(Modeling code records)
%%

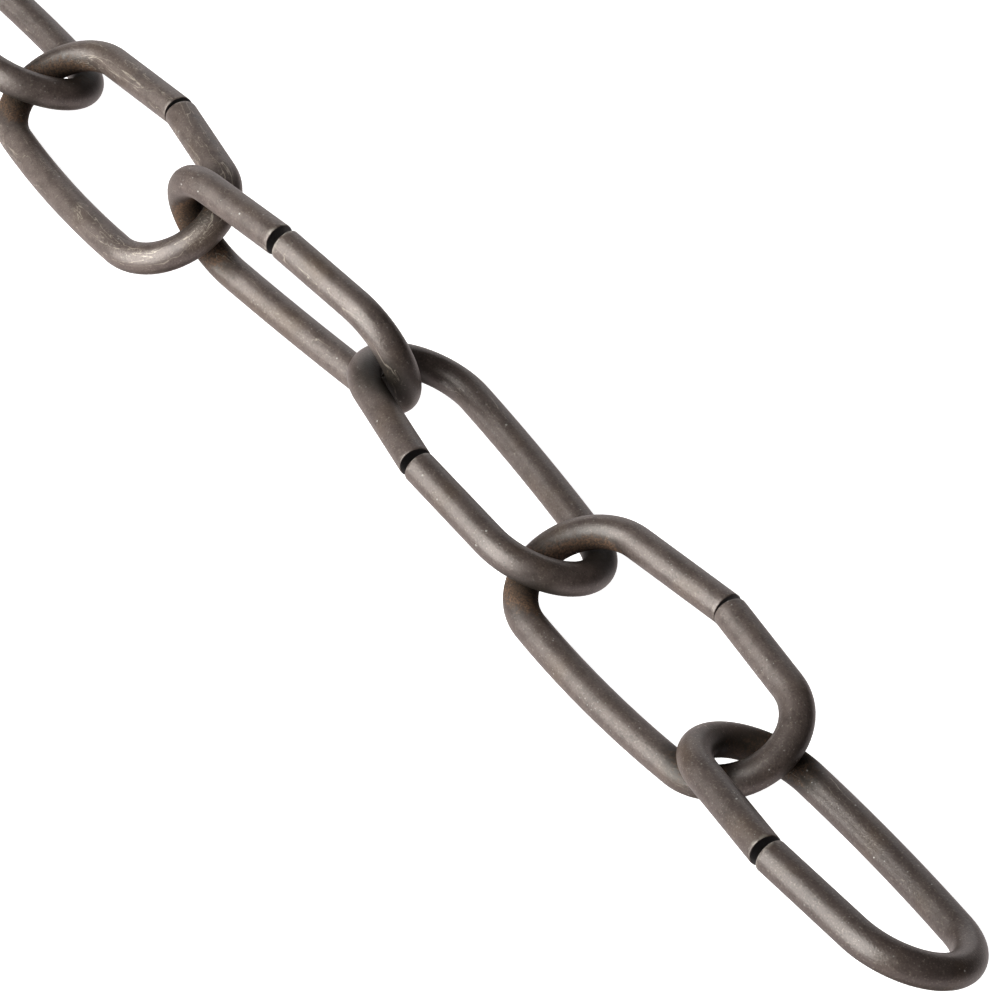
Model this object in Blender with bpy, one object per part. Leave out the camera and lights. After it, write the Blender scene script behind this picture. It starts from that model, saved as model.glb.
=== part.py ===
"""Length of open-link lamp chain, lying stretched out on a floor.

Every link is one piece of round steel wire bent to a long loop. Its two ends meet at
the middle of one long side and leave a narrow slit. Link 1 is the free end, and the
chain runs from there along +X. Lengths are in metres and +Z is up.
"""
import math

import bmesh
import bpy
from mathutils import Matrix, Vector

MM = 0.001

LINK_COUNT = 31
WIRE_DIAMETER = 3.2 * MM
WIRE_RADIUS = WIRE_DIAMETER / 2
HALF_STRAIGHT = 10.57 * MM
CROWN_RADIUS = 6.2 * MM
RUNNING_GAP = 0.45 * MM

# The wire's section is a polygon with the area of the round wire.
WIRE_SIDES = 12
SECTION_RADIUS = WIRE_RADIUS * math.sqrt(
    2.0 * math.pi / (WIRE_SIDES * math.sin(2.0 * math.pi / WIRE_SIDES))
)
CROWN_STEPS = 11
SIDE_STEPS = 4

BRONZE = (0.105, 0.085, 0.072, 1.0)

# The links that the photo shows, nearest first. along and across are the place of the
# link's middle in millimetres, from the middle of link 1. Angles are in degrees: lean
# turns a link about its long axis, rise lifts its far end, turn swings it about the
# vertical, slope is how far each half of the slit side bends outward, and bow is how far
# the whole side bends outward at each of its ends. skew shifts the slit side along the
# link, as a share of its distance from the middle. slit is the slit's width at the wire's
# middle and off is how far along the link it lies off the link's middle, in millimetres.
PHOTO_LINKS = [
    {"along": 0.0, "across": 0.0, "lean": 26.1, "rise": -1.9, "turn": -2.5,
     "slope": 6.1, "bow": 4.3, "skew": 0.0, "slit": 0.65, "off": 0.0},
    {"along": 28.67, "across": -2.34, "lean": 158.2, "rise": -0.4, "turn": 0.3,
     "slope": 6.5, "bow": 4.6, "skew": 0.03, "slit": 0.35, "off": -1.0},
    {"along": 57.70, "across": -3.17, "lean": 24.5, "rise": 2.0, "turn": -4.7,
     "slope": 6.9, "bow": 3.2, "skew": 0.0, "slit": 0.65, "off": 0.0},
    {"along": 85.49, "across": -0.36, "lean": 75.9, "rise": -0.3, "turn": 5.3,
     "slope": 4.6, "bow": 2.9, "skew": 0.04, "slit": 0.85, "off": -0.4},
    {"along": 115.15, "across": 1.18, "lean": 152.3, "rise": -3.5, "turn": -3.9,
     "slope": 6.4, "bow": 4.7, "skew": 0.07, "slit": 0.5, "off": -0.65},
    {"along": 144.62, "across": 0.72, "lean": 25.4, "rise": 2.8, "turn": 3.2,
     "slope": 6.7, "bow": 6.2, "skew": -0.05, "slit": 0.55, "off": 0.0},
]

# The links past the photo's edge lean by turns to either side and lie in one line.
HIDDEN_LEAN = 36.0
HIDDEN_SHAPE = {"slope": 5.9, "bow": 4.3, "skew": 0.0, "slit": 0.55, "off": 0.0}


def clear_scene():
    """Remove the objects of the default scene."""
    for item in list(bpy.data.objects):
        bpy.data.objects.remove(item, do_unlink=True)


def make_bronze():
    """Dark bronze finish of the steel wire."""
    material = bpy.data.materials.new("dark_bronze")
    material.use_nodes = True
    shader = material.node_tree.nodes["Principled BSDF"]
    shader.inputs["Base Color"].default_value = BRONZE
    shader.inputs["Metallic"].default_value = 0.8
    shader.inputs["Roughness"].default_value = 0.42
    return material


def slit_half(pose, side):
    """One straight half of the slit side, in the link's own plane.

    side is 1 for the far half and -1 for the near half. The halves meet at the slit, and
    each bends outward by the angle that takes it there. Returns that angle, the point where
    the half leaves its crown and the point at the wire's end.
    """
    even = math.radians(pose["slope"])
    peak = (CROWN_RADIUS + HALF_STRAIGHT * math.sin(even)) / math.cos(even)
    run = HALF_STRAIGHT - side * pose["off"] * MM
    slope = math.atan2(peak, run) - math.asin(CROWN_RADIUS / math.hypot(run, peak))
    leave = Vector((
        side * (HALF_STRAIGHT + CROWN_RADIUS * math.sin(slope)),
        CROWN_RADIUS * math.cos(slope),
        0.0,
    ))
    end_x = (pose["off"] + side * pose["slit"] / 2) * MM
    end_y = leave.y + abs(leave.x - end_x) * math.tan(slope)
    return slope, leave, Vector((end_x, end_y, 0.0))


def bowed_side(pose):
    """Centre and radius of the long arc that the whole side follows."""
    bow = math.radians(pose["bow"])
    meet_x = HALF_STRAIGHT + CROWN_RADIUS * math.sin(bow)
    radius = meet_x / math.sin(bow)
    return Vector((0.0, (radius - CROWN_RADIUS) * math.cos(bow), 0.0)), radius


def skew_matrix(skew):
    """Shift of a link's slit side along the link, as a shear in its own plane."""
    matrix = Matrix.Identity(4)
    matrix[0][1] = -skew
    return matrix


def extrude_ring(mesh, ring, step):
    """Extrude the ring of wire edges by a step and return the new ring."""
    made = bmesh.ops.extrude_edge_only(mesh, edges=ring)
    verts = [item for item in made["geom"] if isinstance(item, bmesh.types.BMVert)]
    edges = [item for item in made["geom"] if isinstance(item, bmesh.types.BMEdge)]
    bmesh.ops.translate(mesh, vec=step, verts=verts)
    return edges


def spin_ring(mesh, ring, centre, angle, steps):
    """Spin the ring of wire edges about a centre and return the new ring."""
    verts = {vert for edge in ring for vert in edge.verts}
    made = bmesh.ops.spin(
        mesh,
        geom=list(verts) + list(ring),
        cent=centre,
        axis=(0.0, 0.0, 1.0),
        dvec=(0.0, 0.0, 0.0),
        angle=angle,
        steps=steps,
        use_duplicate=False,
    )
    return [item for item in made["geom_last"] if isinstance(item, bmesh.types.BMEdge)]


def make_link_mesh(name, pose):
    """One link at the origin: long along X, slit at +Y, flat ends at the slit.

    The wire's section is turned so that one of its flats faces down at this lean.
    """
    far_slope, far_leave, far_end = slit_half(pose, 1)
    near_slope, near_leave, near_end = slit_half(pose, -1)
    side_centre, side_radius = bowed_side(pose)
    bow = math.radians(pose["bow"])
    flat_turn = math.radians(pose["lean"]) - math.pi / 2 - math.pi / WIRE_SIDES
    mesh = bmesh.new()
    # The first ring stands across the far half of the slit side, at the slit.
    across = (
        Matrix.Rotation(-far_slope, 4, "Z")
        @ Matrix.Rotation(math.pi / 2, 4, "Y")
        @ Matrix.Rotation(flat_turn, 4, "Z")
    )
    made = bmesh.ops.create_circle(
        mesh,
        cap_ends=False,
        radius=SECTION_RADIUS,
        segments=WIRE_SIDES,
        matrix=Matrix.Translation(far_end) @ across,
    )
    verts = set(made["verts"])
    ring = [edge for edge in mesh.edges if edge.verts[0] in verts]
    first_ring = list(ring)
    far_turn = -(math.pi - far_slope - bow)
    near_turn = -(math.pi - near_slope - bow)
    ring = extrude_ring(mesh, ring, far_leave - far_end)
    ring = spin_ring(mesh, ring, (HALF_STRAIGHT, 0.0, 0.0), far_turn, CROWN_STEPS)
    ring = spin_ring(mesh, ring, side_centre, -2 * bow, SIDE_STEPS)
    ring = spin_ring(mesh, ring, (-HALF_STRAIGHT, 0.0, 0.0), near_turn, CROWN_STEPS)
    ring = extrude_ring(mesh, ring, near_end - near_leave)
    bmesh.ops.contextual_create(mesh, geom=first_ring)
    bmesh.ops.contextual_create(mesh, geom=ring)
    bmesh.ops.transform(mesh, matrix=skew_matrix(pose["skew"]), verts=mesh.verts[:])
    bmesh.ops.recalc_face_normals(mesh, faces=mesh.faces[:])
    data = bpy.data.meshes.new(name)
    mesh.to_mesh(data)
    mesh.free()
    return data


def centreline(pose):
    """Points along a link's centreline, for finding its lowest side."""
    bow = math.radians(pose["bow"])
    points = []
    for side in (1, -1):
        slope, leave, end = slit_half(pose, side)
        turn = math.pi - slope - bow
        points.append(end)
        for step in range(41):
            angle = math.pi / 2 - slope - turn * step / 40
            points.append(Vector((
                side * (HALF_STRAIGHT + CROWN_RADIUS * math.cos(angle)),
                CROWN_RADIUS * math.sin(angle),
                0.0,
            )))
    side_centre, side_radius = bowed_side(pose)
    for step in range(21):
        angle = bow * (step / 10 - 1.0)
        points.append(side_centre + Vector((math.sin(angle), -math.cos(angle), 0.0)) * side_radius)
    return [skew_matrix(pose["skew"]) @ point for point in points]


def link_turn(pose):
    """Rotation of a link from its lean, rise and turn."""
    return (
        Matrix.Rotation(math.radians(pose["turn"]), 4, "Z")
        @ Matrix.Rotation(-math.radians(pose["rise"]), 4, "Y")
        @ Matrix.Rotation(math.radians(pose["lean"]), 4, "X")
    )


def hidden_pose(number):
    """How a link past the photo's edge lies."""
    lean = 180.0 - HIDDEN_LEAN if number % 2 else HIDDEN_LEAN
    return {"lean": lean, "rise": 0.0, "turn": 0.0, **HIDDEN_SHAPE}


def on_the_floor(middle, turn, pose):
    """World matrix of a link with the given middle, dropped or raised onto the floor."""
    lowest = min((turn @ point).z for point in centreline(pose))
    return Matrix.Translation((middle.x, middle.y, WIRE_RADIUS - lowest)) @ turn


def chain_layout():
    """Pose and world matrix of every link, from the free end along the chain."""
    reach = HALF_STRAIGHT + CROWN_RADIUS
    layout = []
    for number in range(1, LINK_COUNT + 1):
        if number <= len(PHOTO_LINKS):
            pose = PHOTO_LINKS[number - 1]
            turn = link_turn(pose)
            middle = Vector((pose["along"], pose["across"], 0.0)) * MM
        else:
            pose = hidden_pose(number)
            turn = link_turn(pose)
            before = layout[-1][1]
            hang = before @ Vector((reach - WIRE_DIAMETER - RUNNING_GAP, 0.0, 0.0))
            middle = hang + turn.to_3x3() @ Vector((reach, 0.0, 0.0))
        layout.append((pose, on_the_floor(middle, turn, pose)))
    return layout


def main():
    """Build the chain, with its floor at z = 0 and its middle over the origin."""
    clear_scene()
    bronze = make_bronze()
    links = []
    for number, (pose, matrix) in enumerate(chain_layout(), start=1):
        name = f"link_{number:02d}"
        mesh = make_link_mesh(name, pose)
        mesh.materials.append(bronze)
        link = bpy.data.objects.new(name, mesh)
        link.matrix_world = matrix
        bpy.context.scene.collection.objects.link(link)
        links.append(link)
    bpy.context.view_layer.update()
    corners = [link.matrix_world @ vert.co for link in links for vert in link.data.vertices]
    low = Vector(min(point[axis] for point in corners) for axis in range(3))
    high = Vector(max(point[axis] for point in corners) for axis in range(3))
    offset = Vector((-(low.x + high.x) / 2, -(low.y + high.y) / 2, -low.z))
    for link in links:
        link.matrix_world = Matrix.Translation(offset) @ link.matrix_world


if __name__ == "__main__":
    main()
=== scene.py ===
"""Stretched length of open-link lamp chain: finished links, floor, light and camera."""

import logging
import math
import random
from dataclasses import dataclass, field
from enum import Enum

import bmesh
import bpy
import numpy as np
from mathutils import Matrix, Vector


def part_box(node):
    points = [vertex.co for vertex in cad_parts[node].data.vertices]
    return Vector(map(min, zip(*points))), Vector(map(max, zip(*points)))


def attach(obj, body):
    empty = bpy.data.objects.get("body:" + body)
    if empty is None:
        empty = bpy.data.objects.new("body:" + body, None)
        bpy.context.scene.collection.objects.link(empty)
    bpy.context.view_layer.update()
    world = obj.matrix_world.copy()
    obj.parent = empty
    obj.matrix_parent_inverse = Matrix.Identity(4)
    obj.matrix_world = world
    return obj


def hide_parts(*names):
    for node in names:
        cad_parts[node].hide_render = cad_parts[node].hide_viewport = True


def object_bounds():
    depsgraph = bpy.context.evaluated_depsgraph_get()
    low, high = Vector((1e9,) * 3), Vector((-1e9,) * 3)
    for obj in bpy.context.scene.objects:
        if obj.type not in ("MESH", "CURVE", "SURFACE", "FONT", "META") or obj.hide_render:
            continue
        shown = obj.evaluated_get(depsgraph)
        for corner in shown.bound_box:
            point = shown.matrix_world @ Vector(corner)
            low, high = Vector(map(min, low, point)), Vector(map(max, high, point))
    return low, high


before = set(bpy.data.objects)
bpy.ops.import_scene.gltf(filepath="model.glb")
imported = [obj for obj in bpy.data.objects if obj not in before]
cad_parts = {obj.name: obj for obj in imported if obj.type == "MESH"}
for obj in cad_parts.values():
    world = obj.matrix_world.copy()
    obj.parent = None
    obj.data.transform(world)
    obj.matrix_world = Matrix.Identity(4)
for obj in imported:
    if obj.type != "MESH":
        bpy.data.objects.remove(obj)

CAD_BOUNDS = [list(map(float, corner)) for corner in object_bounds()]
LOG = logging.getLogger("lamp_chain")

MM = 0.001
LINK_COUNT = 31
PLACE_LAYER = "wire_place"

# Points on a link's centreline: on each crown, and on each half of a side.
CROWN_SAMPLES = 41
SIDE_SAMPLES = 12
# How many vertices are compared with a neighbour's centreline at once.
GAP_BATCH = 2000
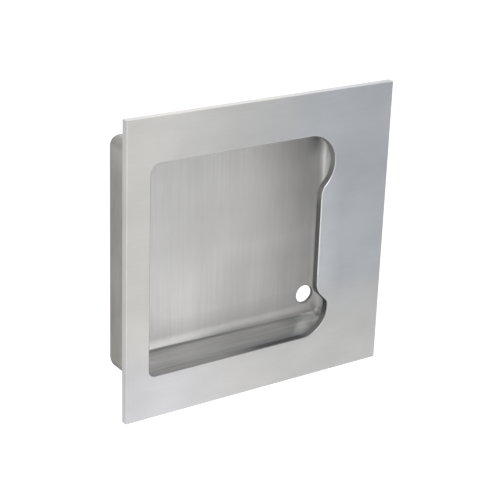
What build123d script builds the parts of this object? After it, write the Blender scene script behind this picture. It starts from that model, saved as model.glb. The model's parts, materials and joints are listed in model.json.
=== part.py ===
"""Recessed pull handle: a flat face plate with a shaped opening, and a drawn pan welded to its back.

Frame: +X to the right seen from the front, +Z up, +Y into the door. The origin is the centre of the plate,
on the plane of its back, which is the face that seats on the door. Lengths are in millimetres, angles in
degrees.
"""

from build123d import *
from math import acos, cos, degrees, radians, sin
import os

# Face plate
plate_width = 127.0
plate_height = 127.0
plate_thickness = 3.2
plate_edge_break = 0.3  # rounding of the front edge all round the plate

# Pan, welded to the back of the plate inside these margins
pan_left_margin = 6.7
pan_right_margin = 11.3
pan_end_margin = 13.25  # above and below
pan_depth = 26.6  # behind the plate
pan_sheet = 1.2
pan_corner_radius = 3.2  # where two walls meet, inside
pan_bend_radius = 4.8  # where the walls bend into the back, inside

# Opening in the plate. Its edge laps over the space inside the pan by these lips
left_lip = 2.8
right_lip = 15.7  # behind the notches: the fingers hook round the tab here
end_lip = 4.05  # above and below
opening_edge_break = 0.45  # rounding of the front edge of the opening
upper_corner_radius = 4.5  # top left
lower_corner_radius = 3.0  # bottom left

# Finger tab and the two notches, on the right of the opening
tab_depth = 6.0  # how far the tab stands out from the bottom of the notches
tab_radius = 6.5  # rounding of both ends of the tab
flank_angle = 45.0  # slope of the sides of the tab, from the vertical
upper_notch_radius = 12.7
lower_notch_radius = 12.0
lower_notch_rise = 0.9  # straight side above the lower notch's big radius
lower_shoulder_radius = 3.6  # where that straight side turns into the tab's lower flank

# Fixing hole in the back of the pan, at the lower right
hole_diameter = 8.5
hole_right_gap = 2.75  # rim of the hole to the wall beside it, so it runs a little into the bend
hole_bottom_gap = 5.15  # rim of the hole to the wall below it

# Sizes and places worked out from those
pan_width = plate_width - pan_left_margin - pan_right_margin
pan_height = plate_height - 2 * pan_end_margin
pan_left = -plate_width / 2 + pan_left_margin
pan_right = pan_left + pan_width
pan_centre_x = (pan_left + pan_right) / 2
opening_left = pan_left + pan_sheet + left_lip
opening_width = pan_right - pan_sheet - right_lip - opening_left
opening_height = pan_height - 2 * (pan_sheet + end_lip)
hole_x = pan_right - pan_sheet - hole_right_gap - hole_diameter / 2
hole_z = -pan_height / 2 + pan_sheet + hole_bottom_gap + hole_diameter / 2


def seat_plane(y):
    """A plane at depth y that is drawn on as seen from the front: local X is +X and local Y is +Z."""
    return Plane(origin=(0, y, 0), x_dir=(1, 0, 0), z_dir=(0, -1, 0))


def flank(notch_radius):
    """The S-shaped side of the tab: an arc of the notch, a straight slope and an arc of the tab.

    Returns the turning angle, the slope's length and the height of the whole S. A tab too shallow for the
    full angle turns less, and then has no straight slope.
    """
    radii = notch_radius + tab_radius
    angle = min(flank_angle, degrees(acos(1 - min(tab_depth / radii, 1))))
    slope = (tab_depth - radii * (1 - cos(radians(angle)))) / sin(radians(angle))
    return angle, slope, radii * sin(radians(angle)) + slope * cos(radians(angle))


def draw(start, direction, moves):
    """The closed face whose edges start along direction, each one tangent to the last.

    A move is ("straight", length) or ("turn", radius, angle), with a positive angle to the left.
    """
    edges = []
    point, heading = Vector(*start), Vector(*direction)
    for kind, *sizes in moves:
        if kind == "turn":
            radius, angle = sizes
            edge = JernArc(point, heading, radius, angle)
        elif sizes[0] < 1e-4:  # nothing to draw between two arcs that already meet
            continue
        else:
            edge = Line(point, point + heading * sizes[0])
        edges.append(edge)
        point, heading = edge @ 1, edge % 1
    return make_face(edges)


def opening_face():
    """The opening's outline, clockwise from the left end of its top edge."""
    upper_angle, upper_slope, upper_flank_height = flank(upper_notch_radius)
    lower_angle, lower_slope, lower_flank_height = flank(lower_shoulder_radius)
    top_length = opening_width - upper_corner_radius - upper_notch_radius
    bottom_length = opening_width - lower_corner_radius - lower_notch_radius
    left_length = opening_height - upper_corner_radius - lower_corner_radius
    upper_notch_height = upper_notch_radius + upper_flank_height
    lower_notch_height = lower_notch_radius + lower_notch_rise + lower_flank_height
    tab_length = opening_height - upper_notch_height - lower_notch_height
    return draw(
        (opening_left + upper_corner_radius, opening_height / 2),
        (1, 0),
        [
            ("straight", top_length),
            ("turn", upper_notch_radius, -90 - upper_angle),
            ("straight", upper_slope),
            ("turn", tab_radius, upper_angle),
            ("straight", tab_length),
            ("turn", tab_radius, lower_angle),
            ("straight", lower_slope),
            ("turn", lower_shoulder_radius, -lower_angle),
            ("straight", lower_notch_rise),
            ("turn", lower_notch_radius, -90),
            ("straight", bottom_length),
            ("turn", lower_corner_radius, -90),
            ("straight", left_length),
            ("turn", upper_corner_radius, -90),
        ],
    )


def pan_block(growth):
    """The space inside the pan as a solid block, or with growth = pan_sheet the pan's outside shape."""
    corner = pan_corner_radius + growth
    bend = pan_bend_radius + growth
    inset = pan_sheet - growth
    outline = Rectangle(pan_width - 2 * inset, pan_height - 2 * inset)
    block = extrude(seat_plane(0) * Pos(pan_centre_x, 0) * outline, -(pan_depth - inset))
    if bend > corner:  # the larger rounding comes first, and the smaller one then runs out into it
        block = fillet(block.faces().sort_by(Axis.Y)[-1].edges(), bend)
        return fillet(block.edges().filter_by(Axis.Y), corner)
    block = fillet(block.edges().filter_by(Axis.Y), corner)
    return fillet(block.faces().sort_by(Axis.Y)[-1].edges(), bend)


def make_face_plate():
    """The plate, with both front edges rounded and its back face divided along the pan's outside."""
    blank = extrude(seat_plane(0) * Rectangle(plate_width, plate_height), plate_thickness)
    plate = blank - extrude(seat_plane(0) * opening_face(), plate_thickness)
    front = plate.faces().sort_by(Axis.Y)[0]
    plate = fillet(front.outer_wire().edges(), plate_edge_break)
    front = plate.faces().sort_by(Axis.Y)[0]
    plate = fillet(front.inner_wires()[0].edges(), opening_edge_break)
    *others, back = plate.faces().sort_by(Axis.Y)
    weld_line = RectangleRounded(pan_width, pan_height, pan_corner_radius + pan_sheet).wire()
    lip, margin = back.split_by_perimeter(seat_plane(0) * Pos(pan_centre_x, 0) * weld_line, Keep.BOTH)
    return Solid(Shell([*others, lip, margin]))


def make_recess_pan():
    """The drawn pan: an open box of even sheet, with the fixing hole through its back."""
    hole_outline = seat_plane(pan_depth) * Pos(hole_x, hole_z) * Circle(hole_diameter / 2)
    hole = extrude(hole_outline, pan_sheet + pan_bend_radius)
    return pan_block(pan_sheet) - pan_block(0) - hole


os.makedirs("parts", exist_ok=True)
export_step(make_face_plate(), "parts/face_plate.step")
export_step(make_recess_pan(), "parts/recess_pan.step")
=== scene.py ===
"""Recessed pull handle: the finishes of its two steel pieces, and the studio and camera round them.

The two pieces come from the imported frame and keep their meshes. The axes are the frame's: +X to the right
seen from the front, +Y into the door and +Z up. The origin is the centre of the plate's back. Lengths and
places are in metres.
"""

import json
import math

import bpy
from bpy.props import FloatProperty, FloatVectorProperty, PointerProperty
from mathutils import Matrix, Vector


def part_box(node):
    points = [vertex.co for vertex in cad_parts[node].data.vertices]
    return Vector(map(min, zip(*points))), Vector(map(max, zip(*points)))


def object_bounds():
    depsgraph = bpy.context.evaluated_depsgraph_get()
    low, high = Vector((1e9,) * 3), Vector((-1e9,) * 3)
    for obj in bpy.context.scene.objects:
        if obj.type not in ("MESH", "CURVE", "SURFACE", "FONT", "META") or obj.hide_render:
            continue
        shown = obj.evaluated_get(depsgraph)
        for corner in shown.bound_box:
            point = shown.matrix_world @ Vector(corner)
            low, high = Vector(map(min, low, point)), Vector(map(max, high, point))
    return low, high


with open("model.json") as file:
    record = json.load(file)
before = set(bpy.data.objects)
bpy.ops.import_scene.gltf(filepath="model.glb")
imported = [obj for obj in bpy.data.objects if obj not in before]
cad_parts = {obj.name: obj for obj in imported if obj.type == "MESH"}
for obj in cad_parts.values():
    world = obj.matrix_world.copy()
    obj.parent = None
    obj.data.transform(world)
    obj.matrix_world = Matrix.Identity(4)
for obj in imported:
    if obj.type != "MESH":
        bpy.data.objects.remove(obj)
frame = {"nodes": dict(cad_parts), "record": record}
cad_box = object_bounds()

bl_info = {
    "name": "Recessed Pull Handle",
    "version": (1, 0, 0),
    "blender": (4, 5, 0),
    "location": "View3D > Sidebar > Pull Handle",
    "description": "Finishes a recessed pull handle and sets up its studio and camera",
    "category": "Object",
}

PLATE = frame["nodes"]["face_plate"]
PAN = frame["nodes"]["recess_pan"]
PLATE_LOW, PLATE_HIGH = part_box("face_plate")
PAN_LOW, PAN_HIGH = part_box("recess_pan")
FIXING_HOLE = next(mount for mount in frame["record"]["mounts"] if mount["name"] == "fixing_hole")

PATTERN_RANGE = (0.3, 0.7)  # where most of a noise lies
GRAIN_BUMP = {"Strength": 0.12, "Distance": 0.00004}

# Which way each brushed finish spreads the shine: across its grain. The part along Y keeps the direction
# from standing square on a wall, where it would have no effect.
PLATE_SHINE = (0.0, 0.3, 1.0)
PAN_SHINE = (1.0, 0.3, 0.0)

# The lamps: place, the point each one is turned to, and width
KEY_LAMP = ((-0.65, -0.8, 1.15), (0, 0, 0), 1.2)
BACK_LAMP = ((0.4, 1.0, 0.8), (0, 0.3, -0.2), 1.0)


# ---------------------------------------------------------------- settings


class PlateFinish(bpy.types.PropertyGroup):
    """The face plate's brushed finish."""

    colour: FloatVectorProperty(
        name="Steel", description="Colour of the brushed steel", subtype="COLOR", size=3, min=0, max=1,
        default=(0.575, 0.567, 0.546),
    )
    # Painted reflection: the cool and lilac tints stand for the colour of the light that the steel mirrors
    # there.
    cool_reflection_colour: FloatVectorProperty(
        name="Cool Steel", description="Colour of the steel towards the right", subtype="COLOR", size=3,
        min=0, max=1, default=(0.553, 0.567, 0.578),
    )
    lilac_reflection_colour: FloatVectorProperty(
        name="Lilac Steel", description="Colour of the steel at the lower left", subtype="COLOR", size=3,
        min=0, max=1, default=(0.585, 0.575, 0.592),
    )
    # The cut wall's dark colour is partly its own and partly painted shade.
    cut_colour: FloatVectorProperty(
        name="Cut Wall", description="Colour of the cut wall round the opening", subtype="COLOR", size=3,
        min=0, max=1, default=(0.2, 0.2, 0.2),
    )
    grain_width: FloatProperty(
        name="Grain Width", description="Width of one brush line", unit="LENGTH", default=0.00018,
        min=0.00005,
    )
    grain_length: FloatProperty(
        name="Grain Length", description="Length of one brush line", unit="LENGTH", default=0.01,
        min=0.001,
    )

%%

> Task description: Please return, exactly as they appear, the lines starting at the one that contains "low = Vector(min(point[axis]" and ending at the one that contains "for node in".

> Result for this task:
    low = Vector(min(point[axis] for point in corners) for axis in range(3))
    high = Vector(max(point[axis] for point in corners) for axis in range(3))
    offset = Vector((-(low.x + high.x) / 2, -(low.y + high.y) / 2, -low.z))
    for link in links:
        link.matrix_world = Matrix.Translation(offset) @ link.matrix_world


if __name__ == "__main__":
    main()
=== scene.py ===
"""Stretched length of open-link lamp chain: finished links, floor, light and camera."""

import logging
import math
import random
from dataclasses import dataclass, field
from enum import Enum

import bmesh
import bpy
import numpy as np
from mathutils import Matrix, Vector


def part_box(node):
    points = [vertex.co for vertex in cad_parts[node].data.vertices]
    return Vector(map(min, zip(*points))), Vector(map(max, zip(*points)))


def attach(obj, body):
    empty = bpy.data.objects.get("body:" + body)
    if empty is None:
        empty = bpy.data.objects.new("body:" + body, None)
        bpy.context.scene.collection.objects.link(empty)
    bpy.context.view_layer.update()
    world = obj.matrix_world.copy()
    obj.parent = empty
    obj.matrix_parent_inverse = Matrix.Identity(4)
    obj.matrix_world = world
    return obj


def hide_parts(*names):
    for node in names:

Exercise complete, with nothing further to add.